* AIM OF THE EXERCISE: Reproduce this listing in full.

______

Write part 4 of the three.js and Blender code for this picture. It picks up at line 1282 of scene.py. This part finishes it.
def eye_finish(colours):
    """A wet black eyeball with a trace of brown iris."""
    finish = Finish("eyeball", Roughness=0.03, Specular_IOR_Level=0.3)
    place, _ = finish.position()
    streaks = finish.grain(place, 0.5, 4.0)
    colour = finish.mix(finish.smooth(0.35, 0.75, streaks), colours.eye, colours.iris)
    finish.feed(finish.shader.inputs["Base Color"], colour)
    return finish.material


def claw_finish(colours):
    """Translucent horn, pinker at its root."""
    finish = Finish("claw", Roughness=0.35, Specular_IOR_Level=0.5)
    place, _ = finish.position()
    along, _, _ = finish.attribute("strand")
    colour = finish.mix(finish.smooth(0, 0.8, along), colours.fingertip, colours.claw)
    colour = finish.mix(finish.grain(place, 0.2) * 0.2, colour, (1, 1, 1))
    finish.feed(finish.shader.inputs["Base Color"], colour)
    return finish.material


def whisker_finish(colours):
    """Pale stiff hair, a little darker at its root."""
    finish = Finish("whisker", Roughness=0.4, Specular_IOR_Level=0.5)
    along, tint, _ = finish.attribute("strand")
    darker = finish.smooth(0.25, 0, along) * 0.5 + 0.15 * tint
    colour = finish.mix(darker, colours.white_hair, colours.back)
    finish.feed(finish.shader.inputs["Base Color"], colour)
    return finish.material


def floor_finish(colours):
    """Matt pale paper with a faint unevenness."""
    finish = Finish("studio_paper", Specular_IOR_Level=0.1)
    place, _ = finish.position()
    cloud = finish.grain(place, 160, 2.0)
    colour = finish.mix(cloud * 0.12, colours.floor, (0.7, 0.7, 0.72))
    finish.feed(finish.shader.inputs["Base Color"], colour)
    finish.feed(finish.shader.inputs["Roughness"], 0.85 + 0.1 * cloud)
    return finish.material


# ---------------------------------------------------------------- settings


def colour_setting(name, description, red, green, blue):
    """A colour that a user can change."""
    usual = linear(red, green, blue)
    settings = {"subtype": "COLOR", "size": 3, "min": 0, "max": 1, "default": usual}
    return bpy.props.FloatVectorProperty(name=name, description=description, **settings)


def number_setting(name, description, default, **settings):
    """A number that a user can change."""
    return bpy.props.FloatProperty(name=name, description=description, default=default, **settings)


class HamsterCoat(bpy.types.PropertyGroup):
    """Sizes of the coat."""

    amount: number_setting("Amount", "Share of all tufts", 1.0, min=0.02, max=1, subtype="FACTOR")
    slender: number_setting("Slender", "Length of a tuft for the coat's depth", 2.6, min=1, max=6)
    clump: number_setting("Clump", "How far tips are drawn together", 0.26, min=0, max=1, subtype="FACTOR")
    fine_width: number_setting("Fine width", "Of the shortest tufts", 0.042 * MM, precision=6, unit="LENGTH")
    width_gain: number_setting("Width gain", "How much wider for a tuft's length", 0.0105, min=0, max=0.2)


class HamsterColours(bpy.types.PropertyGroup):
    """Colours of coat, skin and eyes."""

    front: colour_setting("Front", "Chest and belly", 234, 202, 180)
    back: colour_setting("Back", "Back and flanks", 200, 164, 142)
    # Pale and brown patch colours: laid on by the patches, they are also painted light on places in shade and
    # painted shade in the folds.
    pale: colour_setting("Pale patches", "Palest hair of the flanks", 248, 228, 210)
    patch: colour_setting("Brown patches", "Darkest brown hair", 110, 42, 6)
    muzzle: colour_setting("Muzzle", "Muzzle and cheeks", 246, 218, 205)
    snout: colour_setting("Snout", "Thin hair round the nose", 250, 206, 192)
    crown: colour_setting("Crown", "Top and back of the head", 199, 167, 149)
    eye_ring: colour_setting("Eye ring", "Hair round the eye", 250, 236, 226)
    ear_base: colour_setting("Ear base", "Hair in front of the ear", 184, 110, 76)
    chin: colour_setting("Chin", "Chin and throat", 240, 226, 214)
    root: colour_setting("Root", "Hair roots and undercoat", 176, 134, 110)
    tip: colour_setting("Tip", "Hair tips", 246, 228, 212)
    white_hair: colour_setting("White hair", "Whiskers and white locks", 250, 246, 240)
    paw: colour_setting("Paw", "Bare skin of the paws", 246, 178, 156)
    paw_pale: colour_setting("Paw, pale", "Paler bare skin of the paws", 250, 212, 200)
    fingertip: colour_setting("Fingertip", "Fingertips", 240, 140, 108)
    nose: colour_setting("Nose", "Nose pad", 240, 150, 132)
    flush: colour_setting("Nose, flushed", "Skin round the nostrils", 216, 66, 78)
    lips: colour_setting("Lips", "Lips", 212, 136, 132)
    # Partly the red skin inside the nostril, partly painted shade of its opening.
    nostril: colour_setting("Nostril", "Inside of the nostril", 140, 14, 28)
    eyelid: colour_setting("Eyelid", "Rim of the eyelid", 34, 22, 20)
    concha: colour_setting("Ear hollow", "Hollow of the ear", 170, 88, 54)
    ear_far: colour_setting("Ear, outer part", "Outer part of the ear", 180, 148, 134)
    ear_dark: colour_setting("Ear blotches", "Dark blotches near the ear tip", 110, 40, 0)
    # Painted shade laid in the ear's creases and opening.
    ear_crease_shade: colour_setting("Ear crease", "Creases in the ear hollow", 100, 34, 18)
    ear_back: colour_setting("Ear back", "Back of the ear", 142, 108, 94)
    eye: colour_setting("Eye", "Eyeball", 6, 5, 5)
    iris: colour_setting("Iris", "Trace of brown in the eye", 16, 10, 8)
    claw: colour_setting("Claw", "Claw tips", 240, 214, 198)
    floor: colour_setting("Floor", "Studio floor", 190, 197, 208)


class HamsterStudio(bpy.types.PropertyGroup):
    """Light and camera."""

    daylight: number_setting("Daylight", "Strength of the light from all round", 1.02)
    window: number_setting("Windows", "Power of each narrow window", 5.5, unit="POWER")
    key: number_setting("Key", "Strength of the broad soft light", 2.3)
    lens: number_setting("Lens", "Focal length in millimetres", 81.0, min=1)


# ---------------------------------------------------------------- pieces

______

* FULL SOLUTION:
Write part 4 of the three.js and Blender code for this picture. It picks up at line 1282 of scene.py. This part finishes it.
def eye_finish(colours):
    """A wet black eyeball with a trace of brown iris."""
    finish = Finish("eyeball", Roughness=0.03, Specular_IOR_Level=0.3)
    place, _ = finish.position()
    streaks = finish.grain(place, 0.5, 4.0)
    colour = finish.mix(finish.smooth(0.35, 0.75, streaks), colours.eye, colours.iris)
    finish.feed(finish.shader.inputs["Base Color"], colour)
    return finish.material


def claw_finish(colours):
    """Translucent horn, pinker at its root."""
    finish = Finish("claw", Roughness=0.35, Specular_IOR_Level=0.5)
    place, _ = finish.position()
    along, _, _ = finish.attribute("strand")
    colour = finish.mix(finish.smooth(0, 0.8, along), colours.fingertip, colours.claw)
    colour = finish.mix(finish.grain(place, 0.2) * 0.2, colour, (1, 1, 1))
    finish.feed(finish.shader.inputs["Base Color"], colour)
    return finish.material


def whisker_finish(colours):
    """Pale stiff hair, a little darker at its root."""
    finish = Finish("whisker", Roughness=0.4, Specular_IOR_Level=0.5)
    along, tint, _ = finish.attribute("strand")
    darker = finish.smooth(0.25, 0, along) * 0.5 + 0.15 * tint
    colour = finish.mix(darker, colours.white_hair, colours.back)
    finish.feed(finish.shader.inputs["Base Color"], colour)
    return finish.material


def floor_finish(colours):
    """Matt pale paper with a faint unevenness."""
    finish = Finish("studio_paper", Specular_IOR_Level=0.1)
    place, _ = finish.position()
    cloud = finish.grain(place, 160, 2.0)
    colour = finish.mix(cloud * 0.12, colours.floor, (0.7, 0.7, 0.72))
    finish.feed(finish.shader.inputs["Base Color"], colour)
    finish.feed(finish.shader.inputs["Roughness"], 0.85 + 0.1 * cloud)
    return finish.material


# ---------------------------------------------------------------- settings


def colour_setting(name, description, red, green, blue):
    """A colour that a user can change."""
    usual = linear(red, green, blue)
    settings = {"subtype": "COLOR", "size": 3, "min": 0, "max": 1, "default": usual}
    return bpy.props.FloatVectorProperty(name=name, description=description, **settings)


def number_setting(name, description, default, **settings):
    """A number that a user can change."""
    return bpy.props.FloatProperty(name=name, description=description, default=default, **settings)


class HamsterCoat(bpy.types.PropertyGroup):
    """Sizes of the coat."""

    amount: number_setting("Amount", "Share of all tufts", 1.0, min=0.02, max=1, subtype="FACTOR")
    slender: number_setting("Slender", "Length of a tuft for the coat's depth", 2.6, min=1, max=6)
    clump: number_setting("Clump", "How far tips are drawn together", 0.26, min=0, max=1, subtype="FACTOR")
    fine_width: number_setting("Fine width", "Of the shortest tufts", 0.042 * MM, precision=6, unit="LENGTH")
    width_gain: number_setting("Width gain", "How much wider for a tuft's length", 0.0105, min=0, max=0.2)


class HamsterColours(bpy.types.PropertyGroup):
    """Colours of coat, skin and eyes."""

    front: colour_setting("Front", "Chest and belly", 234, 202, 180)
    back: colour_setting("Back", "Back and flanks", 200, 164, 142)
    # Pale and brown patch colours: laid on by the patches, they are also painted light on places in shade and
    # painted shade in the folds.
    pale: colour_setting("Pale patches", "Palest hair of the flanks", 248, 228, 210)
    patch: colour_setting("Brown patches", "Darkest brown hair", 110, 42, 6)
    muzzle: colour_setting("Muzzle", "Muzzle and cheeks", 246, 218, 205)
    snout: colour_setting("Snout", "Thin hair round the nose", 250, 206, 192)
    crown: colour_setting("Crown", "Top and back of the head", 199, 167, 149)
    eye_ring: colour_setting("Eye ring", "Hair round the eye", 250, 236, 226)
    ear_base: colour_setting("Ear base", "Hair in front of the ear", 184, 110, 76)
    chin: colour_setting("Chin", "Chin and throat", 240, 226, 214)
    root: colour_setting("Root", "Hair roots and undercoat", 176, 134, 110)
    tip: colour_setting("Tip", "Hair tips", 246, 228, 212)
    white_hair: colour_setting("White hair", "Whiskers and white locks", 250, 246, 240)
    paw: colour_setting("Paw", "Bare skin of the paws", 246, 178, 156)
    paw_pale: colour_setting("Paw, pale", "Paler bare skin of the paws", 250, 212, 200)
    fingertip: colour_setting("Fingertip", "Fingertips", 240, 140, 108)
    nose: colour_setting("Nose", "Nose pad", 240, 150, 132)
    flush: colour_setting("Nose, flushed", "Skin round the nostrils", 216, 66, 78)
    lips: colour_setting("Lips", "Lips", 212, 136, 132)
    # Partly the red skin inside the nostril, partly painted shade of its opening.
    nostril: colour_setting("Nostril", "Inside of the nostril", 140, 14, 28)
    eyelid: colour_setting("Eyelid", "Rim of the eyelid", 34, 22, 20)
    concha: colour_setting("Ear hollow", "Hollow of the ear", 170, 88, 54)
    ear_far: colour_setting("Ear, outer part", "Outer part of the ear", 180, 148, 134)
    ear_dark: colour_setting("Ear blotches", "Dark blotches near the ear tip", 110, 40, 0)
    # Painted shade laid in the ear's creases and opening.
    ear_crease_shade: colour_setting("Ear crease", "Creases in the ear hollow", 100, 34, 18)
    ear_back: colour_setting("Ear back", "Back of the ear", 142, 108, 94)
    eye: colour_setting("Eye", "Eyeball", 6, 5, 5)
    iris: colour_setting("Iris", "Trace of brown in the eye", 16, 10, 8)
    claw: colour_setting("Claw", "Claw tips", 240, 214, 198)
    floor: colour_setting("Floor", "Studio floor", 190, 197, 208)


class HamsterStudio(bpy.types.PropertyGroup):
    """Light and camera."""

    daylight: number_setting("Daylight", "Strength of the light from all round", 1.02)
    window: number_setting("Windows", "Power of each narrow window", 5.5, unit="POWER")
    key: number_setting("Key", "Strength of the broad soft light", 2.3)
    lens: number_setting("Lens", "Focal length in millimetres", 81.0, min=1)


# ---------------------------------------------------------------- pieces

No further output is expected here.